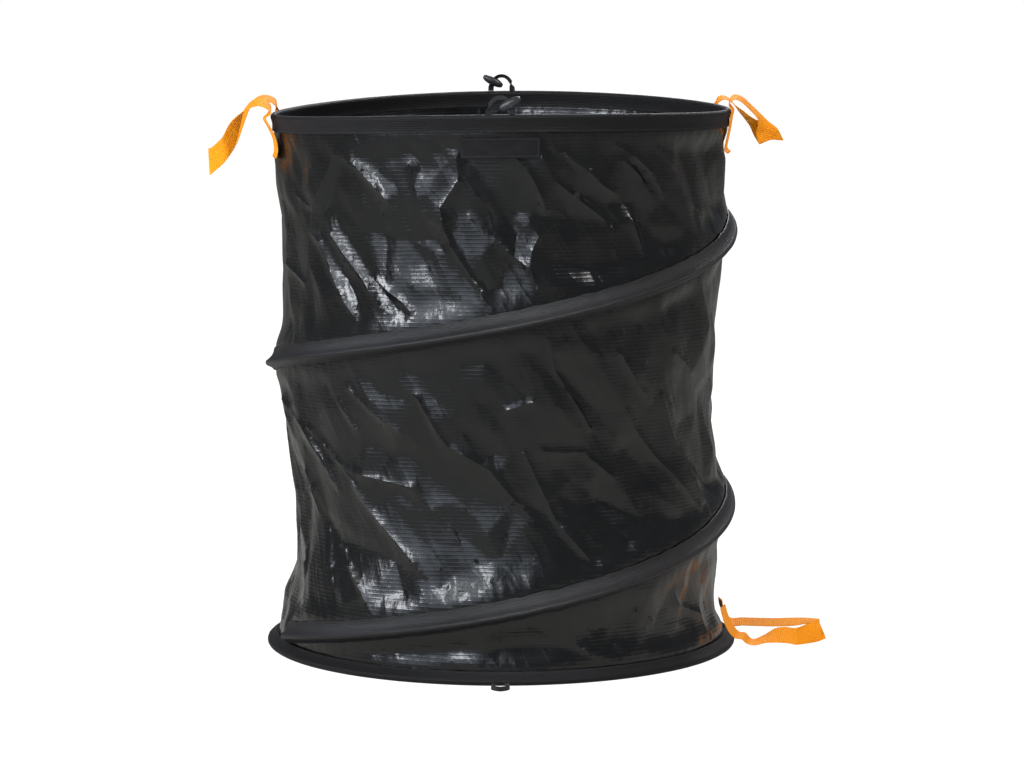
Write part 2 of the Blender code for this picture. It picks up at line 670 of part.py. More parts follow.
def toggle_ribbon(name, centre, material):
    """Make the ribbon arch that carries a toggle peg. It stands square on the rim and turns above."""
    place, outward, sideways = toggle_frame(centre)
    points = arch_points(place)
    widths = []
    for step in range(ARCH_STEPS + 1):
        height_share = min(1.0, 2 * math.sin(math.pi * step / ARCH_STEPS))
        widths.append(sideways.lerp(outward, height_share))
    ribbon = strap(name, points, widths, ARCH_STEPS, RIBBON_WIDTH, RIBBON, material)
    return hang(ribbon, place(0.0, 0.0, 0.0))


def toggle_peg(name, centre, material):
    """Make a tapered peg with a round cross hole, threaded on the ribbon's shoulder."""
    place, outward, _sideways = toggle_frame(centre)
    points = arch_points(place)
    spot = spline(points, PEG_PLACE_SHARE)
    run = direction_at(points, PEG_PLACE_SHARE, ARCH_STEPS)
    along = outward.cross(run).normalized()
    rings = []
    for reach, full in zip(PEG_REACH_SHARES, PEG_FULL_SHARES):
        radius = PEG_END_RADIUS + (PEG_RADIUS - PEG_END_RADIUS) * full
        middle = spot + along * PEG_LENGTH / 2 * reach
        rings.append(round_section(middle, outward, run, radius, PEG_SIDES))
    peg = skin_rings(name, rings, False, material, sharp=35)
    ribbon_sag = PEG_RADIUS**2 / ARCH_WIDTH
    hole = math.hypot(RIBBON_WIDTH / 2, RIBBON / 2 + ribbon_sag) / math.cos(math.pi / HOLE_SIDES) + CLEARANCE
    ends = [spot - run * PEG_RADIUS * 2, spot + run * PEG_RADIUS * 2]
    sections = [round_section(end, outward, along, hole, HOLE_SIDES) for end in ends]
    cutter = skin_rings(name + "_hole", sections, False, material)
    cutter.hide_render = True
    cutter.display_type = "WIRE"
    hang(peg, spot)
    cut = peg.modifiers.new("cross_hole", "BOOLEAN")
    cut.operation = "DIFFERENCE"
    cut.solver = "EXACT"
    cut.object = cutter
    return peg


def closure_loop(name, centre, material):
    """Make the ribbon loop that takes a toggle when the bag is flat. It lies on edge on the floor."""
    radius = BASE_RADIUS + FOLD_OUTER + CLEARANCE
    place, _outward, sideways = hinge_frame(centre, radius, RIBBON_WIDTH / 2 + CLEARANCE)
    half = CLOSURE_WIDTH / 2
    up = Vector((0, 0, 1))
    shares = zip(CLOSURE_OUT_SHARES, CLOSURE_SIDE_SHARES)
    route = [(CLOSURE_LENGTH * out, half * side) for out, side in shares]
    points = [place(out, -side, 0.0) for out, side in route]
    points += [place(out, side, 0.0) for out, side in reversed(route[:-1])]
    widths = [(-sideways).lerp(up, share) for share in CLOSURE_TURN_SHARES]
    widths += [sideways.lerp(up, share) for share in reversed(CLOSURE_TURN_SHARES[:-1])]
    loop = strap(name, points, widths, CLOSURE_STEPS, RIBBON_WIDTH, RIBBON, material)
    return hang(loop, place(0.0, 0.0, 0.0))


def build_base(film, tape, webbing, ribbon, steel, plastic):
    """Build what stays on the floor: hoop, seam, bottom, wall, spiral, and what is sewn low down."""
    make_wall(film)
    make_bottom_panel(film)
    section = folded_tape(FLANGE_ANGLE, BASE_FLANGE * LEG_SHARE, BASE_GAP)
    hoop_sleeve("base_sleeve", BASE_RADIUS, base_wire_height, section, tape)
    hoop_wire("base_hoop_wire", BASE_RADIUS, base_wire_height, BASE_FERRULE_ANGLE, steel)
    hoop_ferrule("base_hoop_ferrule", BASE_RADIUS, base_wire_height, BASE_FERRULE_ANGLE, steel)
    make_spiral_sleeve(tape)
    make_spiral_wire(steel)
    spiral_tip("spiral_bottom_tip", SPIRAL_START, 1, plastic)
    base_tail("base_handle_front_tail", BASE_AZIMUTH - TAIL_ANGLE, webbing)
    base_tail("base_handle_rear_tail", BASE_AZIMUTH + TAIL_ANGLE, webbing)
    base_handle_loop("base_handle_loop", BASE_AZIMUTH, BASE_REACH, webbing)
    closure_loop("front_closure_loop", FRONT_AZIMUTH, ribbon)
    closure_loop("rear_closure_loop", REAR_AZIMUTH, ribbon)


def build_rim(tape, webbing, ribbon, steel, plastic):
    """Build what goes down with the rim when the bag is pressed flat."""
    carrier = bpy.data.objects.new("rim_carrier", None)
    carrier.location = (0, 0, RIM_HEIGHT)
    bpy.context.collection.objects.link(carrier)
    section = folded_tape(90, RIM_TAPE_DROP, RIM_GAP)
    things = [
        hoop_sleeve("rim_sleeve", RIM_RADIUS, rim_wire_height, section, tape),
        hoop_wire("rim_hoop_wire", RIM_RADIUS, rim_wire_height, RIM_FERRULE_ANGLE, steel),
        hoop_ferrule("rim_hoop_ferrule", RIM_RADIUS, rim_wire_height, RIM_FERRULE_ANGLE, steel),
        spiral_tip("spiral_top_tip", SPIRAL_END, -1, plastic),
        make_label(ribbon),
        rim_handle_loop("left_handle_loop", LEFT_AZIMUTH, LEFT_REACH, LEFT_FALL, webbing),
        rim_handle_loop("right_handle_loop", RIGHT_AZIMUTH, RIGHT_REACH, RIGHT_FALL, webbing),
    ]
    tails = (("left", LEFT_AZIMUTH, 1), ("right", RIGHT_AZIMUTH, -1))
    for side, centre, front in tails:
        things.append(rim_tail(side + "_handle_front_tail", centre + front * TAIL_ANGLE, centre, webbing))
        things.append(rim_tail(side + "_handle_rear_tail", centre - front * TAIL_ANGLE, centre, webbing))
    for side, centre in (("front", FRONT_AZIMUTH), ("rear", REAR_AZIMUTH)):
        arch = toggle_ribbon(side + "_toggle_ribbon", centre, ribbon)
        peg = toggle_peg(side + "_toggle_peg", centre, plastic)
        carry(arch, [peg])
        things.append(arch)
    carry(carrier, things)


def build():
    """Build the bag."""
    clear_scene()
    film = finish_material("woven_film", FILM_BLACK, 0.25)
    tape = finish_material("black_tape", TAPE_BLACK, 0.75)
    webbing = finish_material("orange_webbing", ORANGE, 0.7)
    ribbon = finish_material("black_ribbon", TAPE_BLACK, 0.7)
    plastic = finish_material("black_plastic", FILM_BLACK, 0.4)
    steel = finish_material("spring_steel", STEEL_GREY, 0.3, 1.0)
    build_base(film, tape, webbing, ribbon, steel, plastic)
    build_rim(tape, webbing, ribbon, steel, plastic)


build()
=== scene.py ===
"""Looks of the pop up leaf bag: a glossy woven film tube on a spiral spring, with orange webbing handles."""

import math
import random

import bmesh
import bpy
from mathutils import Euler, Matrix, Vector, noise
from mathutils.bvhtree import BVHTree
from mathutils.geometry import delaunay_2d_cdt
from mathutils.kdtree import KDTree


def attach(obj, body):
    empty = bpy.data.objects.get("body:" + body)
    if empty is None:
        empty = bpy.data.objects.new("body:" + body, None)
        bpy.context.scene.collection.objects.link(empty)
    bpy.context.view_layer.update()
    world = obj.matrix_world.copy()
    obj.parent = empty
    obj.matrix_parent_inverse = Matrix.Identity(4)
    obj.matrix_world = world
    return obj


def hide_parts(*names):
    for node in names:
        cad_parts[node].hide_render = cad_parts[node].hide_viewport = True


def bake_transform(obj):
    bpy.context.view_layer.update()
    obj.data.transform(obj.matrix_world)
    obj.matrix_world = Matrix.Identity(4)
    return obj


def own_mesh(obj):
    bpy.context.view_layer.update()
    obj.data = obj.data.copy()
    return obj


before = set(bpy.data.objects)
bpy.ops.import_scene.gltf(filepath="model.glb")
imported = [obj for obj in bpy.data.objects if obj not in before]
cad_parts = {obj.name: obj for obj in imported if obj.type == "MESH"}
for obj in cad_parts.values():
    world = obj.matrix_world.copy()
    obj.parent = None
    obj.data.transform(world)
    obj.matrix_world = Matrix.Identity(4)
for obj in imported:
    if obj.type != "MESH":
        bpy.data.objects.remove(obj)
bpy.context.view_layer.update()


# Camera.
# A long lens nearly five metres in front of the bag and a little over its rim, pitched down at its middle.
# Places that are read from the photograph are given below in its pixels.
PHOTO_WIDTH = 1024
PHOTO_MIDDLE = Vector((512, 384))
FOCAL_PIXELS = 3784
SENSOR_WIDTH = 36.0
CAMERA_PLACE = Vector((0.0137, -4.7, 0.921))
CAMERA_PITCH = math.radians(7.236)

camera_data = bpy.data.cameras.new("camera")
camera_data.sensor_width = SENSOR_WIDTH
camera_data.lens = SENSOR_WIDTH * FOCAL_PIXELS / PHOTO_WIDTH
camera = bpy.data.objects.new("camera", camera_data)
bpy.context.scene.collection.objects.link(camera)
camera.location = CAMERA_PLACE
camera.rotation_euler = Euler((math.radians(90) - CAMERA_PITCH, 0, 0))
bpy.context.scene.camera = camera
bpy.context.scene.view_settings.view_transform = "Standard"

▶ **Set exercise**
Please print the material above exactly as it appears, from its first line through the line containing "return hang(ribbon, place(0.0, 0.0, 0.0))", inclusive, and stop there.

▶ **Task answer**
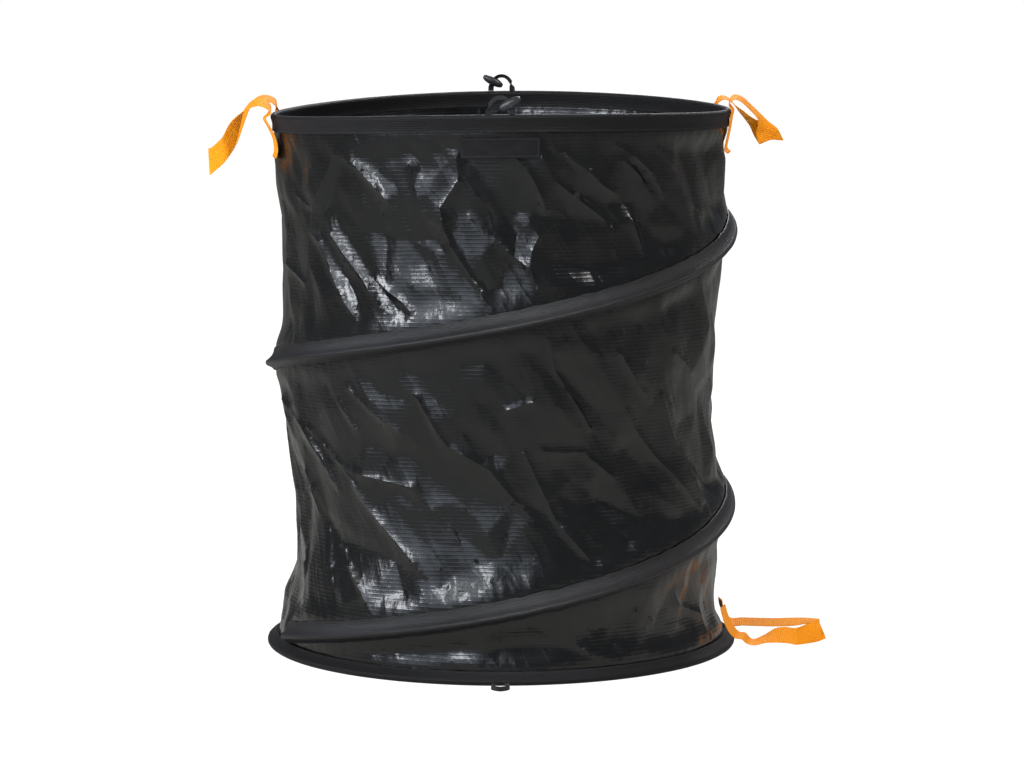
Write part 2 of the Blender code for this picture. It picks up at line 670 of part.py. More parts follow.
def toggle_ribbon(name, centre, material):
    """Make the ribbon arch that carries a toggle peg. It stands square on the rim and turns above."""
    place, outward, sideways = toggle_frame(centre)
    points = arch_points(place)
    widths = []
    for step in range(ARCH_STEPS + 1):
        height_share = min(1.0, 2 * math.sin(math.pi * step / ARCH_STEPS))
        widths.append(sideways.lerp(outward, height_share))
    ribbon = strap(name, points, widths, ARCH_STEPS, RIBBON_WIDTH, RIBBON, material)
    return hang(ribbon, place(0.0, 0.0, 0.0))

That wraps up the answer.